[
https://issues.apache.org/jira/browse/PIG-2829?page=com.atlassian.jira.plugin.system.issuetabpanels:all-tabpanel
]
Jie Li updated PIG-2829:
------------------------
Attachment: tpch-10G.png
pigmix-10G.png
Attached some benchmark results of a group-by aggregation on different dataset
(TPC-H and Pigmix) with different selectivity and with combiner/PartialAgg
turned on/off respectively.
'none' means not using combiner or PartialAgg. 'combiner' means only using the
combiner. 'hash' means only using the PartialAgg (with some hack).
'hash+combiner' means enabling PartialAgg. For the latter two we configures the
minimum reduction to 1 so PartialAgg is never auto-disabled (otherwise it'd be
auto-disabled in all cases currently). For TPC-H We also run Hive with default
settings for reference.
The titles above each chart show the number of input records and output records
of each query, for example, "60M -> 4 reduction" means there are 60 million
input records and four output records. For both dataset we use 10GB data, and
ran on a single machine, which is ok here as we are comparing PartialAgg with
combiner so the network doesn't matter much here.

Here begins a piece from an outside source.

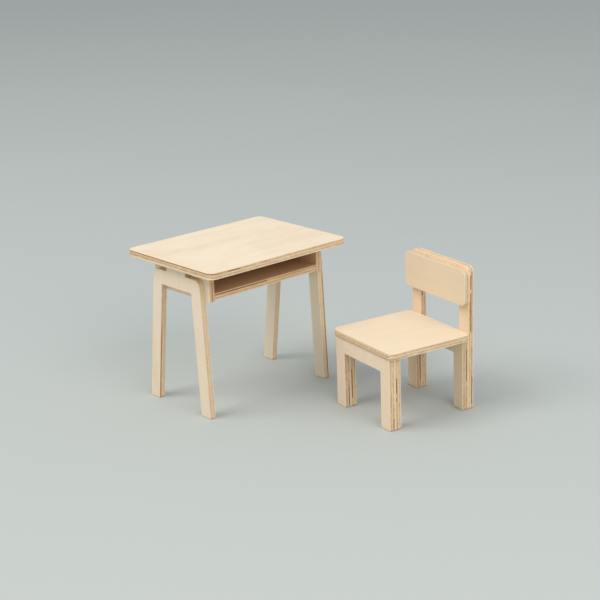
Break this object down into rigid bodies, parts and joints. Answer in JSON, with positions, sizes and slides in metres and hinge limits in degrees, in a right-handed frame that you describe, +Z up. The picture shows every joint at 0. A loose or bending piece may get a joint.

>From the results we can observe:
1) PartialAgg is more efficient than the combiner, which is as expected and
should be leveraged;
2) the combiner is unnecessary when PartialAgg is used;
3) the PartialAgg/combiner overhead can be significant if the data reduction
rate is low.
> Use partial aggregation more aggresively
> ----------------------------------------
>
> Key: PIG-2829
> URL: https://issues.apache.org/jira/browse/PIG-2829
> Project: Pig
> Issue Type: Improvement
> Affects Versions: 0.10.0
> Reporter: Jie Li
> Attachments: pigmix-10G.png, tpch-10G.png
>
>
> Partial aggregation (Hash Aggregation, aka in-map combiner) is a new feature
> in Pig 0.10 that will perform aggregation within map function. The main
> advantage against combiner is it avoids de/serializing and sorting the data,
> and it can auto disable itself if the data reduction rate is low. Currently
> it's disabled by default.
> To leverage the power of PartialAgg more aggressively, several things need to
> be revisited:
> 1. The threshold of auto-disabling. Currently each mapper looks at first 1k
> (hard-coded) records to see if there's enough data size reduction (defaults
> to 10x, configurable). The check would happen earlier if the hash table gets
> full before processing the 1k records (hash table size is controlled by
> pig.cachedbag.memusage). We might want to relax these thresholds.
> 2. Dependency on the combiner. Currently the PartialAgg won't work without a
> combiner following it, so we need to provide separate options to enable each
> independently.
--
This message is automatically generated by JIRA.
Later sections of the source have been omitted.